Nearly five years ago, when Peterson was not yet in high school, his father, Nelson Peterson, was convicted on money laundering charges in a drug case. He was sentenced to 10 years in prison. His son might be setting records, scoring touchdowns. Nelson Peterson has watched it from the Federal Correctional Institute in Texarkana, Tex.
"His dad put a football in his hand at an early age, and he's been going ever since," said Hall, Nelson Peterson's sister. "Every time he gets the ball, I think he's running for his dad."
That's enough for anybody to handle, be they 49 or 19. Yet Peterson doesn't seem jaded by any of it. In the immediate aftermath of his performance against Texas earlier this month -- when he certainly was the best back on the field, despite the presence of Longhorns senior Cedric Benson -- he couldn't contain his broad smile. He spoke simply.
"I just went out there and ran the ball hard," he said. "That's all I do, just try to run hard every time."
Which is what Harrell had seen at Palestine -- enrollment, 928 -- as Peterson ran for 5,011 yards in his final two high school seasons combined. Though Harrell said he expected the jump to college would be "real, real big," he had been around Peterson enough to understand how the kid might handle it. He watched him fend off recruiters from every school in the nation, watched how he ignored the fact that Texas fans implored him to stay home and be a Longhorn -- even taking out a full-page ad in the Palestine Herald-Press, pleading, "Stay here!" -- and winced when he chose the place where he felt most comfortable.
Thus, Harrell said, there is no reason to view this half-season performance as anything but typical. Typical, at least, for Peterson, who once in high school ran for more than 300 yards and six touchdowns -- in the first half.
"Ability-wise," Harrell said, "there's nothing he can't do. The sky's the limit."
Which is why coaches from various colleges frequently crowded into Harrell's office on a daily basis, occasionally arguing about who would talk to Peterson first. It's also the kind of thing that made Mark Clayton, the Sooners' senior wideout, look back into the line while running a route against Oregon, watching Peterson burst forward, stop seemingly in mid-air -- pivoting on one foot -- and advance.
"I was like, 'Dang, what can't he do?' " Clayton said.
What he can't do, it seems, is have a normal life, and not just because he has already been on the cover of Sports Illustrated, not just because he has become a legitimate -- did someone say "leading"? -- candidate for the Heisman Trophy. His mother, Bonita Jackson, tried to make things as regular as possible, even as his brother died and his father went to prison.
"He had a really good home life," Harrell said. "That family support he had, I think, is what helped him get through those tough times.

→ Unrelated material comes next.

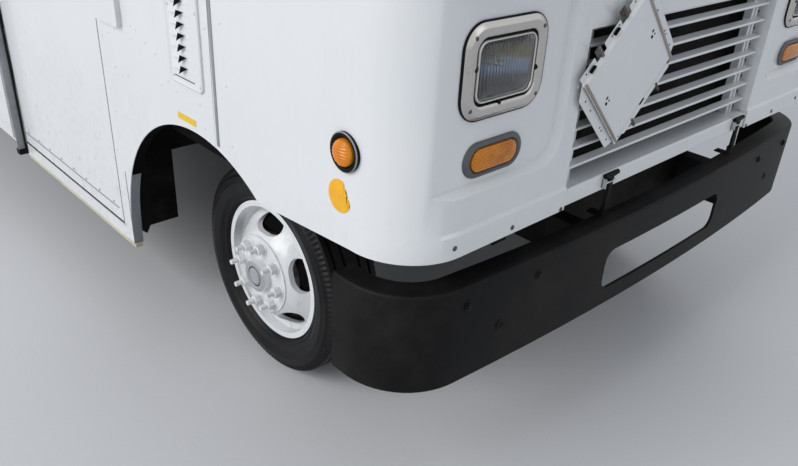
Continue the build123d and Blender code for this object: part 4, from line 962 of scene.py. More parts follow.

And he also has a great relationship with his father."
That relationship is sustained not only because the two make regular phone calls, but because when he was still in high school, Adrian Peterson hopped in a car in Palestine and drove the 190 miles to Texarkana, where he could speak to his father in person. When the Sooners were off for a weekend in September, Peterson again traveled to Texarkana, just to spend the few free hours he had.
"That relationship is very important," Hall said. "I don't know what it would take to tear that apart. They're bound. Always have been. Always will be."

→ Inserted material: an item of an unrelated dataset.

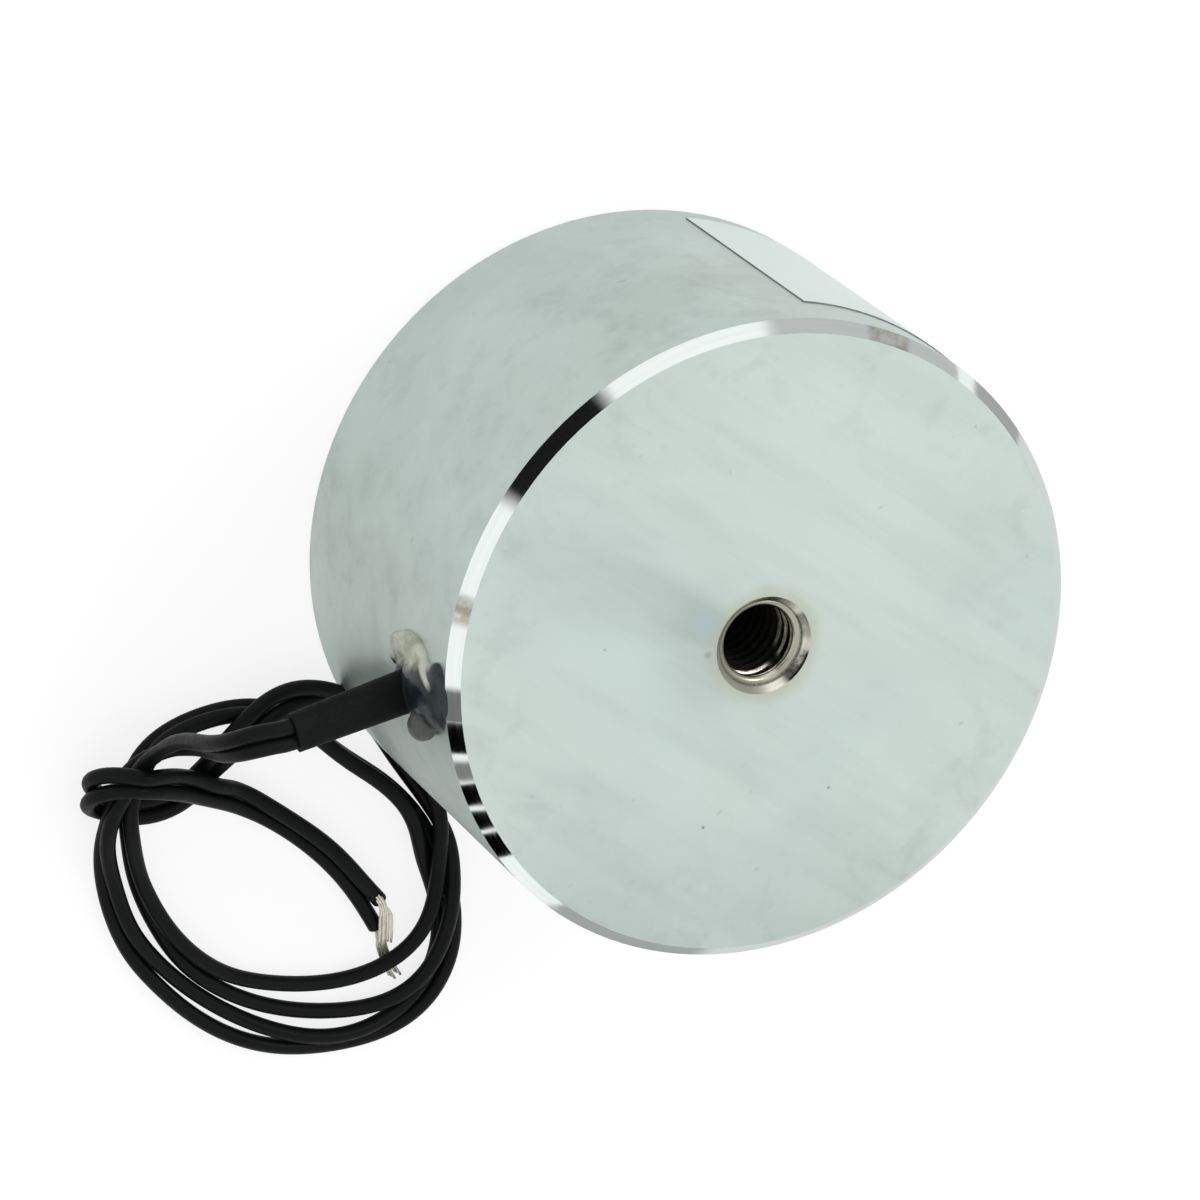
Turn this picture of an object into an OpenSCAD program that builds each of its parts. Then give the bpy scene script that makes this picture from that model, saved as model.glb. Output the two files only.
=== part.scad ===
// Round DC holding electromagnet, pot type, with one central tapped hole
// in its mounting face and two loose hook-up leads. It stands on its pole
// face. The origin is the centre of that face, and +Z runs up through the
// tapped hole. The leads leave the side of the pot along +X.

/* [Pot] */
// Outside diameter of the steel pot
pot_d = 60; // [54:1:72]
// Height from the pole face to the mounting face
pot_h = 34; // [32:1:44]
// Thickness of the pot's outer wall
wall_t = 4.5; // [3.5:0.1:6]
// Thickness of the closed back behind the winding
back_t = 6.4; // [6:0.1:6.6]
// Diameter of the solid centre core
core_d = 28; // [24:1:30]
// Bright chamfer round the mounting face
rim_chamfer = 1.05; // [0.4:0.05:1.5]
// Small chamfer round the ground pole face
pole_chamfer = 0.4; // [0.2:0.1:0.8]

/* [Tapped hole] */
// Nominal size of the mounting thread (8 is M8)
thread_d = 8; // [6:1:10]
// Full depth of thread from the mounting face
thread_depth = 14; // [10:1:18]
// Width of the countersink outside the thread
mouth_chamfer = 0.6; // [0.3:0.1:1]
// Included angle of the drill point below the thread
drill_angle = 118; // [110:1:125]

/* [Winding] */
// Thickness of the coil former's two flanges
flange_t = 1; // [0.8:0.1:1.4]
// Thickness of the coil former's hub
hub_t = 1; // [0.8:0.1:1.4]
// Free space between the former and the steel
former_gap = 0.3; // [0.1:0.05:0.5]
// Depth from the flange's edge down to the wound wire
winding_inset = 1.2; // [0.8:0.1:2]
// Thickness of the tape wrapped round the winding
tape_t = 0.3; // [0.2:0.05:0.5]
// Thickness of the potting that closes the pole side
potting_t = 2.9; // [2:0.1:4]
// How far the potting lies below the pole face
potting_recess = 0.3; // [0.2:0.1:0.6]
// Diameter of the enamelled wire ends
wire_d = 0.5; // [0.4:0.05:0.7]
// Free space round a wire end where it passes the flange
wire_gap = 0.25; // [0.15:0.05:0.4]

/* [Lead exit] */
// Distance from the mounting face down to the lead exit
exit_drop = 9; // [8.9:0.05:9.2]
// Diameter of the drilled exit hole
exit_hole_d = 5; // [4.8:0.1:5.1]
// Sideways turn of the sleeve away from the exit's own radius
sleeve_yaw = 7; // [0:1:9]
// Length of the sleeve outside the pot
sleeve_out = 11.4; // [8:0.2:11.6]
// Length of the sleeve inside the exit hole
sleeve_in = 2.5; // [1:0.1:3]
// Thickness of the sleeve round the leads at its free end
sleeve_t = 0.35; // [0.25:0.05:0.45]
// Extra thickness of the sleeve where it enters the pot
sleeve_swell = 0.25; // [0.1:0.05:0.3]

/* [Leads] */
// Outside diameter of each lead's insulation
lead_d = 1.5; // [1.3:0.05:1.6]
// Free space between the two leads
lead_gap = 0.03; // [0.02:0.01:0.06]
// Diameter of each lead's stranded conductor
conductor_d = 0.75; // [0.6:0.05:0.9]
// Length of lead between its bend inside the pot and its joint
inner_run = 6; // [5:0.5:6.5]
// Length of each soldered joint
joint_l = 3; // [2.5:0.1:3.4]
// Wall of the insulating sleeve over each joint
joint_sleeve_t = 0.3; // [0.2:0.05:0.35]
// Length of lead that each joint sleeve grips
joint_grip = 2; // [1.5:0.1:2.5]

/* [Glue bead] */
// How far the glue stands out from the pot's side
bead_h = 2.2; // [1.6:0.1:2.6]
// Length of the bead round the pot
bead_l = 10.5; // [9:0.5:12]
// Height of the bead along the pot's axis
bead_w = 8; // [7:0.2:8.4]
// Film of free space round what the glue was set on
bond_gap = 0.02; // [0.01:0.01:0.05]

/* [Label] */
// Height of the clear label
label_h = 25.2; // [20:0.2:27]
// Length of the label round the pot
label_l = 50; // [40:1:70]
// Thickness of the label
label_t = 0.12; // [0.08:0.02:0.2]
// Height of the label's lower edge above the pole face
label_z = 2.9; // [1.5:0.1:4]
// Direction of the label's first edge, from +X
label_start = -107; // [-120:1:-90]

/* [Coiled lead] */
// Radius of the coil's round ends, to the middle of its turns
coil_r = 12.2; // [11.5:0.1:12.4]
// Half the length of the coil's straight sides
coil_straight = 6; // [4:0.5:7]
// Width of the bundle of turns
coil_w = 4.6; // [4:0.1:4.6]
// Height of the bundle of turns
coil_h = 3; // [2.6:0.1:3]
// Chamfer that rounds the bundle's section
coil_chamfer = 0.7; // [0.4:0.1:1]
// Radius of the wrap that holds the coil together
knot_r = 4.2; // [3.8:0.1:4.2]
// Height of the wrap
knot_h = 6.3; // [5.6:0.1:6.6]

/* [Hidden] */
$fn = 96;

cut = 0.5;                                // overshoot of a cutting tool
pot_r = pot_d / 2;
bore_r = pot_r - wall_t;                  // inside of the outer wall
core_r = core_d / 2;
back_z = pot_h - back_t;                  // underside of the closed back
thread_r = thread_d / 2;
drill_tip = thread_r / tan(drill_angle / 2);

exit_z = pot_h - exit_drop;
lead_pitch = lead_d + lead_gap;           // between the two leads' axes
joint_sleeve_r = lead_d / 2 + joint_sleeve_t;

potting_top = potting_recess + potting_t;
flange_top = exit_z - joint_sleeve_r - lead_gap;   // joint sleeves lie here
hub_r = core_r + former_gap;
winding_r0 = hub_r + hub_t;
flange_r = bore_r - former_gap;
winding_r1 = flange_r - winding_inset;    // outside of the tape
winding_z0 = potting_top + flange_t;
winding_z1 = flange_top - flange_t;

// Drops that the bead flows together from: place along its length, height
// and radius, each as a share of its size
GLUE_DROPS = [[-0.62, 0.38, 0.32], [-0.3, 0.42, 0.42], [0.06, 0.4, 0.38], [-0.08, 0, 0.3]];

// Side 0 is lead a, side 1 is lead b
SIDES = [1, -1];
part_s = -wall_t - 1;                     // where the leads part, in the pot
bend_r = lead_d;                          // of a lead's middle, inside the pot
joint_end = inner_run + joint_l;          // from the bend to the wire end
wire_run = 1;                             // wire end before it turns down
// The winding starts near the hub, or as near as its joint reaches, and ends
// just inside the tape
wire_hole_r = [
    max(winding_r0 + 1.7, pot_r + part_s - 0.75 * (joint_end + wire_run)),
    winding_r1 - 0.4
];
web_r = lead_d / 4;                       // open way between the sleeve's bores

loose_pitch = lead_d + 0.1;               // between the loose leads' axes
butt = 0.03;                              // free space between two butted ends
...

It was, however, another trip to Texarkana that helped put Peterson in Sooner crimson rather than the burnt orange of Texas. Head coaches are allowed one in-home visit during the recruiting process. Stoops didn't go to Palestine. He went to meet with Nelson Peterson in prison.
"We want to get to know the parents as well as we can," Stoops said, and he declined to outline the details of the visit. "That's between us."
Stoops, though, was the only head coach to make the trip to Texarkana. And now, despite the frustrations of those in Palestine and throughout the entire state, Peterson is cranking out yardage north of the Red River -- unlikely, considering a poster of former Texas running back Ricky Williams still hangs on his bedroom wall.
"I was a diehard Texas fan growing up," he said.
No longer. After Peterson committed to Oklahoma in February, he chose to report to Norman early in the summer. Widely considered the top recruit in the nation, he arrived without airs, coaches and teammates said. Rather, he showed up and went to work immediately.
"He's a sponge," said Kevin Wilson, Oklahoma's co-offensive coordinator and running game coordinator. "He's a smart kid, and a hard-working kid. . . . He's not coming in saying, 'I'm really good. Look at me.' He's coming in saying, 'I want to learn. I want to be a more complete player.' It's snowballing in a positive way."
Tomorrow, the snowball continues. Smith reached 1,000 yards in seven games as a Florida freshman in 1987 and became the career leading rusher in NFL history. Faulk reached 1,000 yards in seven games as a freshman at San Diego State in 1991 and became, arguably, the NFL's best player. Now, this kid, of whom so much is expected.
"I'm enjoying it," Peterson said. "I don't know if I expected it, but I'm enjoying it."